If you're using elan, it's completely trivial to specify that you want to use a forked version of lean. (e.g. Keeley and I do this all the time)

Sebastian Ullrich (Oct 27 2018 at 20:55):

I've just merged the two recent PRs to leanprover/lean and will release 3.4.2 when there are no more outstanding changes. If someone wants to implement tracking branches in leanpkg, I'll review and merge that, too.

Scott Morrison (Oct 27 2018 at 21:13):

Hi, @Keeley Hoek, have you already done this in your fork? (Allowing leanpkg to track a specified branch of a repo.) I know we talked about this at some point, but can't remember if it's something you've already done.

Keeley Hoek (Oct 28 2018 at 03:36):

@Scott Morrison, unfortunately for the life of me I've never really figured out what the problem with the branch tracking was. As far as I have been able to tell on my own computer, replacing a revision SHA1 with a branch name instead works, and leanpkg upgrade fetches a new copy of that branch properly (instead of reverting back to the SHA1 at the top of master, or lean-3.4.1, or whatever).

I guess this is a bit crude though---was the problem that we wanted to be able to type specific SHA1s and have leanpkg upgrade walk up that commit to the top of a branch or something? I think the obvious problem there is that the same commit can be a part of multiple branches. We could have some rev = "branch:SHA1" syntax for that too keep track, though. I have not implemented this last thing (at some point I went away to do the first thing, but then realised it seemed like it already worked).

Keeley Hoek (Oct 28 2018 at 03:38):

I am sitting on a small patch which drops the leanpkg requirement for coreutils, though. Makes it work on windows without git bash (I suppose you still need git in your path).

Sebastian Ullrich (Oct 28 2018 at 09:53):

@Keeley Hoek Putting anything but a commit hash in rev is a no-go and should ideally not even be accepted by leanpkg. You lose all reproducibility with that. Instead there should be a new key branch that is used for leanpkg upgrade.

Sebastian Ullrich (Nov 08 2018 at 10:45):

If someone wants to implement tracking branches in leanpkg, I'll review and merge that, too.

No takers? Anything else that should be part of 3.4.2?

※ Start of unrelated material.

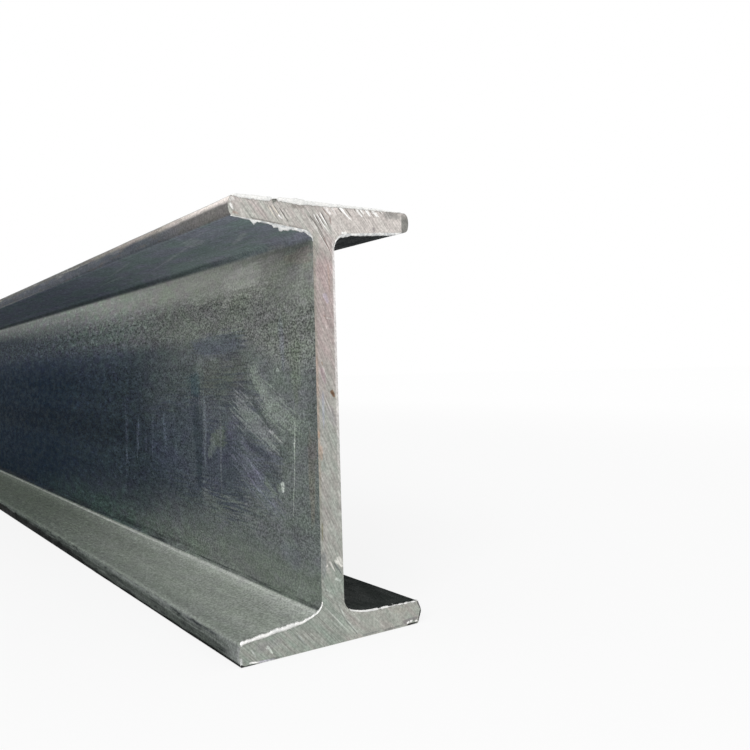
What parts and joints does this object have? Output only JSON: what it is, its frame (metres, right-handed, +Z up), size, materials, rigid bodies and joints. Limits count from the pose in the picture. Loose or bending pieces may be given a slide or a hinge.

Keeley Hoek (Nov 08 2018 at 11:02):

I can't do it this week. :(

Patrick Massot (Nov 08 2018 at 11:17):

Would you do it next week? I guess Sebastian could wait one more week.

Keeley Hoek (Nov 08 2018 at 11:43):

I can promise to do it over the weekend

Johan Commelin (Nov 09 2018 at 04:26):

@Sebastian Ullrich Maybe this is unrealistic, but I would hope it isn't too hard. It would be very helpful if Lean could expose the current namespace and active variables and includes. Whether this is exposed via a message/trace/set_option/#print I wouldn't really care. As long as we can get hold of that information. Is this possible?

Keeley Hoek (Nov 12 2018 at 03:41):

@Sebastian Ullrich filed at https://github.com/leanprover/lean/pull/1981
Please let me know if you'd like anything changed---I'll be speedy!

Keeley Hoek (Nov 12 2018 at 03:44):

@Johan Commelin, based on my previous experimentation it is possible to write a command in vanilla Lean which gets the current namespace, and I think I know a way to do that with includes as well (i.e. this is implementable as a #whereami command or something). The same tricks won't work for variables I don't think.

Keeley Hoek (Nov 12 2018 at 03:44):

Actually, I can think of a super hacky way to do it with variables as well, if they have ever been used already in the current namespace/section.

Keeley Hoek (Nov 12 2018 at 03:45):

I'd need an afternoon to remember how to use the code I wrote which does this

Johan Commelin (Nov 12 2018 at 05:53):

@Keeley Hoek That sounds good and would be very helpful!